Sjoerd Groeskamp, an oceanographer at the Royal Netherlands Institute for Sea Research, has proposed one potential way for much of Western Europe to defend itself against sea level rise. In a new paper he's proposed the possibility of the largest damming project in the world: Twin titanic dams that would isolate much of Europe's coastline from the rising Atlantic.

Groeskamp is clear that he doesn't think this is a desirable option. In fact, he admits that part of his reason for exploring this radical idea is to highlight the need for more conventional action on the climate change that is driving sea level rise. 

One dam would extend 475 kilometres from the north of Scotland to the west of Norway. The second would cross from the southwest of England to the west of France. Their proposed name comes with a message. It is called the Northern European Enclosure Dam, or NEED.

We have the technology

According to Groeskamp the construction of such dams is technically feasible. The average depth of the North Sea between Scotland and Norway is about 127 metres, while it's a little shallower in the channel the southern dam would cross. These are depths that the engineers he consulted suggest can be practically filled 

Groeskamp estimates the dams would cost between 250 and 500 billion Euros and take 50 to 100 years to complete.

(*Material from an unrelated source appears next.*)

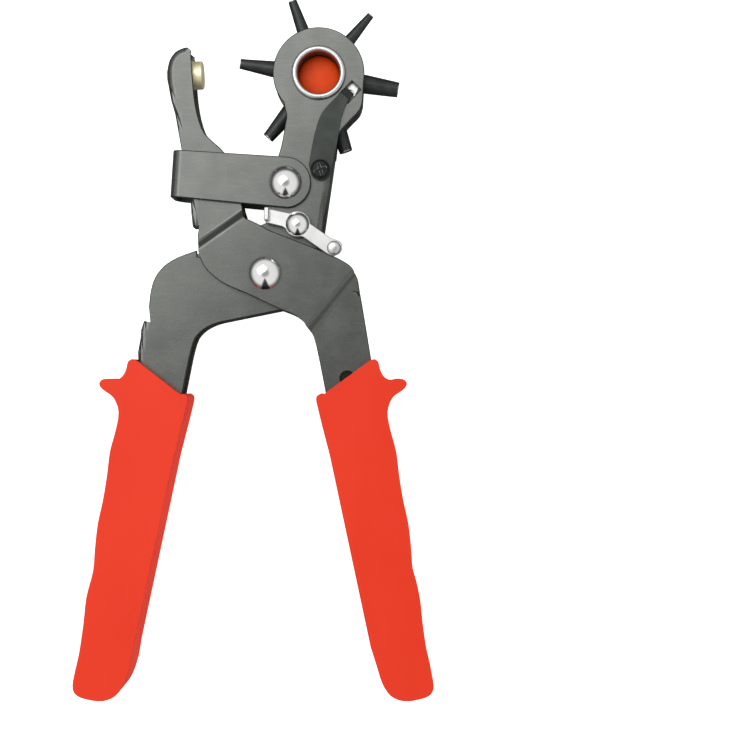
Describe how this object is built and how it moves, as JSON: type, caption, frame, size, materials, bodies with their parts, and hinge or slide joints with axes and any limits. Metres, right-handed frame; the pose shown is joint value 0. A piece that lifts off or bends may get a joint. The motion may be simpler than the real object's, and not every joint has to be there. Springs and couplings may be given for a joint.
{
  "type": "rotary hole punch",
  "caption": "Hand punch for leather and belts: crossed sheet-steel levers, a turning head of punch tubes, a brass anvil, a guide strap, a lock latch and red grips.",
  "frame": {"origin": "centre of the main pivot rivet's flat rear head, in the plane the tool lies on", "axes": "+X to the right seen from the front, +Y from the handles to the jaws, +Z from the table to the front face"},
  "size_m": [0.118, 0.2317, 0.0241],
  "materials": {
    "painted_steel": "satin dark grey paint on pressed sheet",
    "red_grip": "smooth satin red sleeve",
    "orange_core": "satin orange-red plastic",
    "chrome_rivet": "bright plated",
    "zinc_latch": "bright zinc plate",
    "plain_steel": "drawn bright steel",
    "dark_steel": "blackened spring steel",
    "black_steel": "black oxide",
    "brass_anvil": "turned, satin"
  },
  "bodies": {
    "punch_side": {"punch_lever": "painted_steel", "left_grip": "red_grip", "guide_strap": "painted_steel", "pivot_rivet": "chrome_rivet", "strap_rivet": "chrome_rivet", "latch_rivet": "chrome_rivet", "latch_collar": "zinc_latch", "pivot_bush": "plain_steel", "strap_spacer": "plain_steel", "return_spring": "plain_steel", "hub_eyelet": "chrome_rivet", "hub_disc": "orange_core", "detent_spring": "dark_steel", "detent_screw": "black_steel"},
    "anvil_side": {"anvil_lever": "painted_steel", "right_grip": "red_grip", "anvil": "brass_anvil"},
    "wheel": {"turret_wheel": "plain_steel", "punch_tube_2_0": "black_steel", "punch_tube_2_5": "black_steel", "punch_tube_3_0": "black_steel", "punch_tube_3_5": "black_steel", "punch_tube_4_0": "black_steel", "punch_tube_4_5": "black_steel"},
    "latch": {"lock_latch": "zinc_latch", "latch_tab": "zinc_latch", "latch_knob": "chrome_rivet"}
  },
  "joints": [
    {"name": "squeeze", "type": "hinge", "parent": "punch_side", "child": "anvil_side", "pos_m": [0, 0, 0.0108], "axis": [0, 0, -1], "range_deg": [0, 9.9], "stiffness_Nm_per_rad": 0.8, "springref_deg": -20.05, "deforming": ["return_spring"]},
    {"name": "wheel_turn", "type": "hinge", "parent": "punch_side", "child": "wheel", "pos_m": [0.0176, 0.0659, 0.0108], "axis": [0, 0, 1], "continuous": true},
    {"name": "latch_swing", "type": "hinge", "parent": "punch_side", "child": "latch", "pos_m": [0.0108, 0.0158, 0.0212], "axis": [0, 0, -1], "range_deg": [0, 20]}
  ]
}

However he has also estimated that the massive cost is only 0.1 per cent of the gross national product over 20 years of the 15 countries negatively impacted economically by rising levels of the North Sea in the future.  

The future North Sea would be a freshwater lake

With these extreme dams in place, there would be consequences for the North Sea. In about 100 years according to Groeskamp, it would become a freshwater lake. Tides would disappear and river water would have to be pumped to the other side of the dam.

Saltwater ecosystems would collapse, and the North Sea fishing industry would follow close behind. Both would be replaced by something very different.

Harbours would have to be constructed outside the dams to replace the ones made redundant by the rising sea levels.

These catastrophic ecological changes would be just part of the cost of sea level rise. Groeskamp suggests this bleak scenario is possible, but that it would be much more desirable to take action on climate change and prevent it being necessary.